The lawsuit contends that the administration has transferred dozens of migrants to the remote military facility, effectively holding them "incommunicado, without access to attorneys, family, or the outside world." The lawsuit seeks, at a minimum, to allow attorneys to communicate with the detainees via phone, video conference, or email.

The plaintiffs in the case include several organizations: the Center for Constitutional Rights, International Refugee Assistance Project (IRAP), and ACLU of the District of Columbia on behalf of several detained migrants' family members, as well as four legal aid groups that want to meet with the detainees: Las Americas Immigrant Advocacy Center, Refugee and Immigrant Center for Education and Legal Services, American Gateways, and Americans for Immigrant Justice.

Some of the relatives involved in the suit claim they discovered their loved ones had been sent to Guantanamo after seeing government-released photographs of shackled men being loaded onto military planes, as NPR reports.
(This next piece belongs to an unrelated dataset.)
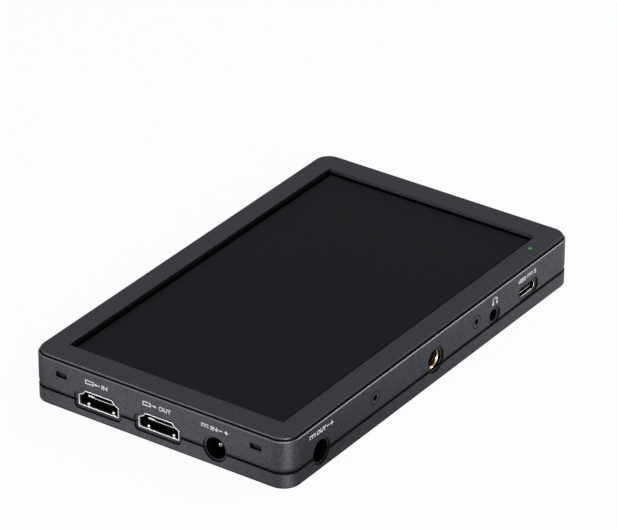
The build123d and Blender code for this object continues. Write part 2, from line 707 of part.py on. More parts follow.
def video_tongue(y):
    """Plastic tongue with its back block."""
    tongue = Pos(y, VIDEO_Z + TONGUE_LIFT) * Rectangle(2 * TONGUE_HALF, TONGUE_H)
    body = bore(LEFT, tongue, TONGUE_DEPTHS[0], TONGUE_DEPTHS[1])
    back = video_outline(y, -VIDEO_SHEET)
    return body + bore(LEFT, back, TONGUE_DEPTHS[1], RECESS + VIDEO_LENGTH)


def video_contacts(y):
    """Nineteen contacts, ten on one face of the tongue and nine on the other."""
    strips = []
    for count, side in ((10, 1), (9, -1)):
        for index in range(count):
            offset_y = y + index - (count - 1) / 2
            height = VIDEO_Z + TONGUE_LIFT + side * (TONGUE_H + CONTACT_T) / 2
            strip = Pos(offset_y, height) * Rectangle(CONTACT_W, CONTACT_T)
            strips.append(bore(LEFT, strip, CONTACT_START, TONGUE_DEPTHS[1]))
    return strips


def power_body(side, u, z):
    """Barrel jack body: nose, block and blind socket."""
    centre = Pos(u, z)
    nose = bore(side, centre * Circle(POWER_NOSE_R), RECESS * 2, WALL + GAP)
    middle = (POWER_BODY_BOTTOM + BOARD_BOTTOM) / 2
    height = BOARD_BOTTOM - POWER_BODY_BOTTOM
    shape = Pos(u, middle) * Rectangle(2 * POWER_BODY_HALF, height)
    end = WALL + GAP + POWER_BODY_LENGTH
    body = nose + bore(side, shape, LIP_IN + GAP, end)
    neck = bore(side, centre * Circle(POWER_NOSE_R), WALL + GAP - EPS, LIP_IN + GAP)
    body += neck - bore(side, centre * Circle(POWER_MOUTH_R), RECESS * 2, LIP_IN)
    return body - bore(side, centre * Circle(POWER_BORE_R), RECESS * 2, end - WALL)


def power_pin(side, u, z):
    """Centre pin of a barrel jack with a rounded tip."""
    end = WALL + GAP + POWER_BODY_LENGTH - WALL
    start = POWER_PIN_START
    pin = bore(side, Pos(u, z) * Circle(POWER_PIN_R), start, end)
    rim = pin.edges().filter_by(GeomType.CIRCLE).sort_by(Axis((0, 0, 0), side.z_dir))[0]
    return fillet(rim, POWER_PIN_R / 2)


def phones_jack():
    """Headphone socket: block with a nose and a long bore."""
    centre = Pos(-PHONES_X, PHONES_Z)
    nose = bore(NEAR, centre * Circle(PHONES_NOSE_R), RECESS + NOTCH_GAP, LIP_OUT)
    low = PHONES_Z - (BOARD_TOP - PHONES_Z) - NOTCH_GAP / 2
    high = BOARD_TOP - GAP / 2
    shape = Pos(-PHONES_X, (low + high) / 2) * Rectangle(2 * PHONES_HALF, high - low)
    block_part = bore(NEAR, shape, LIP_OUT, PHONES_END)
    return nose + block_part - bore(NEAR, centre * Circle(PHONES_BORE_R), RECESS, PHONES_END - PHONES_BACK)


def data_shell():
    tube = data_outline(0) - data_outline(-DATA_SHEET)
    return bore(NEAR, tube, RECESS, RECESS + DATA_LENGTH)


def data_tongue():
    """Thin tongue and back block of the data receptacle."""
    tongue = Pos(-DATA_X, DATA_Z) * Rectangle(DATA_TONGUE_W, DATA_TONGUE_H)
    back = RECESS + DATA_LENGTH - DATA_BACK
    body = bore(NEAR, tongue, DATA_TONGUE_START, back)
    return body + bore(NEAR, data_outline(-DATA_SHEET), back, RECESS + DATA_LENGTH)


def data_contacts():
    """Twelve contacts on each face of the tongue."""
    strips = []
    for side in (-1, 1):
        for index in range(DATA_COUNT):
            u = -DATA_X + (index - (DATA_COUNT - 1) / 2) * DATA_PITCH
            z = DATA_Z + side * (DATA_TONGUE_H + GAP) / 2
            strip = Pos(u, z) * Rectangle(DATA_PITCH / 2, GAP)
            strips.append(bore(NEAR, strip, DATA_TONGUE_START + NOTCH_GAP, DATA_LENGTH - DATA_BACK))
    return strips


# ---- lamp and button -----------------------------------------------------------
def lamp_pipe():
    """Clear light pipe from the board lamp to the bezel face."""
    return rod(LAMP_X, LAMP_Y, LAMP_R, BOARD_TOP + LAMP_R + GAP, THICK)


def lamp_chip():
    return Pos(LAMP_X, LAMP_Y, BOARD_TOP + LAMP_R / 2) * Box(2 * LAMP_R, LAMP_R, LAMP_R)


def power_button():
    """Stadium cap with a collar behind the wall and an inner end for the stem."""
    cap = bore(FAR, button_outline(0), BUTTON_RECESS, BUTTON_COLLAR[1])
    front = WIDTH / 2 - BUTTON_RECESS
    cap = chamfer(cap.edges().filter_by_position(Axis.Y, front - EPS, front + EPS), BUTTON_CUT)
    cap += bore(FAR, button_outline(BUTTON_COLLAR_STEP), BUTTON_COLLAR[0], BUTTON_COLLAR[1])
    cap -= bore(FAR, button_outline(-BUTTON_DISH), BUTTON_RECESS, BUTTON_RECESS + GAP)
    heel = Pos(BUTTON_X, BUTTON_Z) * Circle(BUTTON_H / 2)
    return cap + bore(FAR, heel, BUTTON_COLLAR[1], BUTTON_END)


def switch_stem():
    """Plunger of the switch, resting on the cap's inner end."""
    centre = Pos(BUTTON_X, BUTTON_Z)
    return bore(FAR, centre * Circle(STEM_R), BUTTON_END, SWITCH_FACE + STEM_IN)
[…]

In its official statement regarding the lawsuit, the ACLU criticized the administration's actions. The organization's deputy director of the Immigrants' Rights Project, Lee Gelernt, said:

"By hurrying immigrants off to a remote island cut off from lawyers, family, and the rest of the world, the Trump administration is sending its clearest signal yet that the rule of law means nothing to it. It will now be up to the courts to ensure that immigrants cannot be warehoused on offshore islands"
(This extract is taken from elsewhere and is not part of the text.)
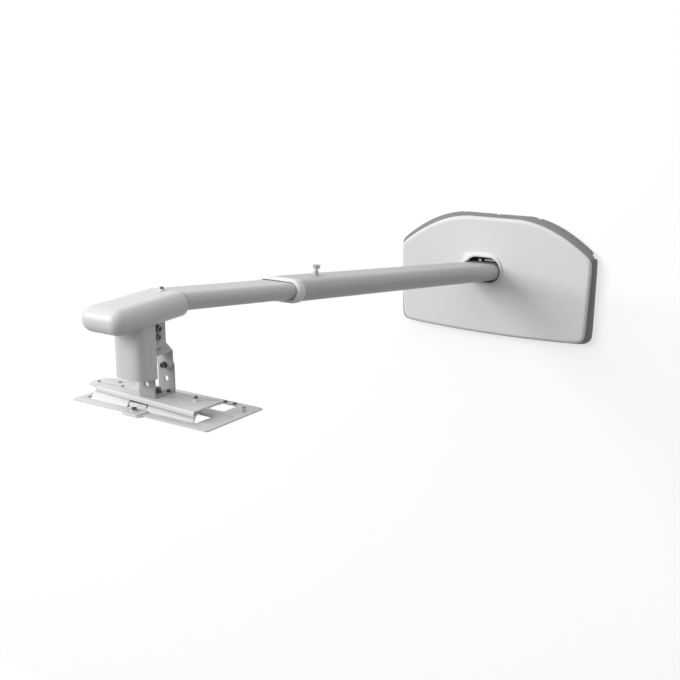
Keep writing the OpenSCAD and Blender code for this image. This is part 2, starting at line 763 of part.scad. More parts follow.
// Projector plate: flat sheet, two lanced rails, windows and screw holes
rail_left = -137;
rail_right = 67.5;
lock_left = -62;
lock_right = -24;
lock_x = -37;
lock_y = -1097.5;
tab_x = -32.5;
tab_front = -1112.5;
window_left = 38;
window_right = 70;
stop_x = [44, 62];
stop_y = -985.5;
locate_x = -145;
locate_y = -1082.5;
guard_x = 93.6;
guard_y = -1006;
projector_y = -1036;
module rail(x0, x1, s) {
    translate([x0, plates_y, 0]) mirror([0, s < 0 ? 1 : 0, 0]) rotate([90, 0, 90])
        linear_extrude(x1 - x0) polygon([[rail_root, plate_top - eps], [rail_crest, rail_top],
            [rail_lip, rail_top], [rail_lip, rail_top - rail_t], [rail_crest - 0.8, rail_top - rail_t],
            [rail_root - 2.5, plate_top - eps]]);
}
module projector_plate() {
    back = -plate_front + plate_d;
    color("#dcdddf") difference() {
        union() {
            translate([arm_x, (back - plate_front) / 2, plate_top - plate_t])
                linear_extrude(plate_t) rounded_rect(plate_w, plate_d, 3.5);
            translate([tab_x, (tab_front - 1090) / 2, plate_top - plate_t])
                linear_extrude(plate_t) rounded_rect(35, -1090 - tab_front, 4);
            rail(rail_left, lock_left, -1);
            rail(lock_right, rail_right, -1);
            rail(rail_left + 16, 30, 1);
        }
        projector_hole_places() translate([0, 0, -20]) cylinder(d = screw_hole_d, h = 40);
        translate([locate_x, locate_y, plate_top - 10]) cylinder(d = 4.2, h = 20);
        translate([5, plates_y - rail_root + 2.7, plate_top - 10]) cube([rail_right - 5, 32.5, 20 - 11 + 0.9]);
        for (x = [window_left, 2 * arm_x - window_right - 20])
            translate([x, -1024, plate_top - 10]) cube([window_right - window_left, 33, 20]);
        translate([lock_x, lock_y, plate_top - 10]) cylinder(d = 5, h = 20);
        for (x = stop_x) translate([x, stop_y, plate_top - 10]) cylinder(d = 4, h = 20);
        translate([guard_x, guard_y, plate_top - 10]) cylinder(d = 4, h = 20);
        for (p = [[-2.6, -6], [3.4, -7], [5.4, -2]]) translate([guard_x + p[0], guard_y + p[1], plate_top - 10])
            cylinder(d = 1.8, h = 20);
    }
}
module rounded_rect(w, h, r) {
    union() {
        square([w - 2 * r, h], center = true);
        square([w, h - 2 * r], center = true);
        for (x = [-1, 1]) for (y = [-1, 1]) translate([x * (w / 2 - r), y * (h / 2 - r)]) circle(r = r);
    }
}
module projector_hole_places() {
    for (x = [-1, 1]) translate([arm_x + x * screw_span_x / 2, projector_y, plate_top]) children();
}

// Lock of the sideways slide: a tongue with a raised lip in the gap of the front rail
module slide_lock() {
    color("#e6e7e8") difference() {
        union() {
            translate([tab_x - 1, -1099.5, plate_top]) linear_extrude(1.6) rounded_rect(32, 24, 4);
            translate([lock_left + 4, -1087.5, plate_top]) cube([lock_right - lock_left - 6, 5, 1.6]);
            translate([lock_left + 4, -1084.5, plate_top]) cube([lock_right - lock_left - 6, 2, 8]);
            translate([lock_x, lock_y, plate_top]) cylinder(d = 10.5, h = 3.4);
        }
        translate([lock_x, lock_y, plate_top - 5]) cylinder(d = 5, h = 20);
        for (x = [-4, 4]) translate([lock_x + x, lock_y - 8, plate_top - 5]) cylinder(d = 2, h = 20);
    }
}
module slide_lock_screw() {
    color("#9a9c9f") translate([lock_x, lock_y, plate_top + 3.4]) socket_bolt(5, 8, 2.6, 9);
}
module plate_screws() {
    color("#9a9c9f") {
        for (x = stop_x) translate([x, stop_y, plate_top]) socket_bolt(4, 7.5, 3.4, 6);
        translate([guard_x, guard_y, plate_top]) socket_bolt(4, 7, 2.6, 5);
    }
}

wall_plate();
wall_cover();
cover_screws();
arm_flange();
flange_bolts();
outer_arm();
end_ring();
front_guide();
clamp_boss();
clamp_screw();
inner_arm();
rear_guide();
head_frame();
head_cover();
head_screw();
column_cover();
tilt_bolt();
tilt_nut();
tilt_lock_bolts();
hanger();
roll_bolts();
roll_nuts();
roll_bracket();
swivel_bolt();
swivel_nut();
swivel_lock_screws();
slide_plate();
slide_runners();
slide_stud();
glide_pads();
projector_plate();
slide_lock();
slide_lock_screw();
plate_screws();
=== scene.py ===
import bpy
import bmesh
import json
import numpy as np
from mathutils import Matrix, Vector


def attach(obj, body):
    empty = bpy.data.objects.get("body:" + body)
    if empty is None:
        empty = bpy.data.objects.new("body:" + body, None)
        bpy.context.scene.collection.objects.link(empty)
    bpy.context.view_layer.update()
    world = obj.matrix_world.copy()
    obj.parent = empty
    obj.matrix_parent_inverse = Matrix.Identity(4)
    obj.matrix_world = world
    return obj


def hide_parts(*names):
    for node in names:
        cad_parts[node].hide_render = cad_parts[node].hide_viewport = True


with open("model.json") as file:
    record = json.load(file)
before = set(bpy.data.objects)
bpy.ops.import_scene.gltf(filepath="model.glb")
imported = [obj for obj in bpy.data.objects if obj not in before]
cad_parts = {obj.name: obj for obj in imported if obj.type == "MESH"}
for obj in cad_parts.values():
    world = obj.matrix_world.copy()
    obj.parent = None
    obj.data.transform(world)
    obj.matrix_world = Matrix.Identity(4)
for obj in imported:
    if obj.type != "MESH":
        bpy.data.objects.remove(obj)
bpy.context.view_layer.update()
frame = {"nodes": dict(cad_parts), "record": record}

# Camera of the photograph: right of the arm and a little above it,
# looking back along it at the wall cover. Sizes are in millimetres here.
camera_place = (1044.0, -2151.0, 440.5)
camera_turn = 34.327
camera_down = 14.158
lens = bpy.data.cameras.new("photo_camera")
lens.sensor_width = 36.0
lens.lens = 56.61
lens.clip_end = 30.0
photo_camera = bpy.data.objects.new("photo_camera", lens)
photo_camera.location = [c / 1000 for c in camera_place]
photo_camera.rotation_euler = (np.radians(90 - camera_down), 0, np.radians(camera_turn))
bpy.context.scene.collection.objects.link(photo_camera)
bpy.context.scene.camera = photo_camera
bpy.context.scene.view_settings.view_transform = "Standard"

# Wall and floor of the studio: plain, pale, and plain white to the camera,
# with the soft shadow of the wall unit kept on the wall. Seen from behind, the wall is clear.
wall_tone, wall_glow = 0.45, 0.63
floor_tone, floor_glow = 0.17, 0.88


def paper(name, tone, shine):
    """Diffuse paper of that tone that adds its own shine for camera, glossy and transmission rays only."""
    made = bpy.data.materials.new(name)
    made.use_nodes = True
    n, l = made.node_tree.nodes, made.node_tree.links
    n.clear()
    out = n.new("ShaderNodeOutputMaterial")
    matt = n.new("ShaderNodeBsdfDiffuse")
    matt.inputs["Color"].default_value = (tone, tone, tone, 1)
    glow = n.new("ShaderNodeEmission")
    seen = n.new("ShaderNodeLightPath")
    by_eye = n.new("ShaderNodeMath")
    by_eye.operation = "ADD"
    by_eye.use_clamp = True
    by_glass = n.new("ShaderNodeMath")
    by_glass.operation = "ADD"
    by_glass.use_clamp = True
    strength = n.new("ShaderNodeMath")
    strength.operation = "MULTIPLY"
    strength.inputs[1].default_value = shine
    both = n.new("ShaderNodeAddShader")
    clear = n.new("ShaderNodeBsdfTransparent")
    facing = n.new("ShaderNodeNewGeometry")
    front_only = n.new("ShaderNodeMixShader")
    for start, end in [(seen.outputs["Is Camera Ray"], by_eye.inputs[0]),
                       (seen.outputs["Is Glossy Ray"], by_eye.inputs[1]),
                       (by_eye.outputs[0], by_glass.inputs[0]),
                       (seen.outputs["Is Transmission Ray"], by_glass.inputs[1]),
                       (by_glass.outputs[0], strength.inputs[0]),
                       (strength.outputs[0], glow.inputs["Strength"]),
                       (matt.outputs[0], both.inputs[0]), (glow.outputs[0], both.inputs[1]),
                       (facing.outputs["Backfacing"], front_only.inputs["Fac"]),
                       (both.outputs[0], front_only.inputs[1]), (clear.outputs[0], front_only.inputs[2]),
                       (front_only.outputs[0], out.inputs["Surface"])]:
        l.new(start, end)
    return made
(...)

The administration, which has characterized the detainees as "high-threat illegal aliens," asserts that the migrants will be held at Guantanamo temporarily until arrangements can be made for their deportation to their home countries or other ones willing to take them. However, the legal challenge argues that even individuals suspected of terrorism at Guantanamo have been granted legal representation, whereas the transferred migrants have not.

"The United States Constitution guarantees the right to counsel and due process of law," explained immigration lawyer Tahmina Watson to The Latin Times. "Yet, the design of the Guantanamo Bay Detention Center appears to undermine these fundamental rights. Currently, there is little reliable information about the detainees—their identities, immigration statuses, or whether they truly pose a 'high risk.' Nonetheless, every individual is entitled to due process, a cornerstone of American legal principles"

The suit is the latest legal undertaking by the ACLU, which has been busy challenging Trump's flurry of executive orders since reaching office. Just last week, the organization, along with other immigration advocacy groups, filed a federal lawsuit challenging President Donald Trump's executive order barring asylum seekers at the U.S.-Mexico border. A previous lawsuit contested Trump's executive order seeking to deny birthright citizenship to certain U.S.-born children.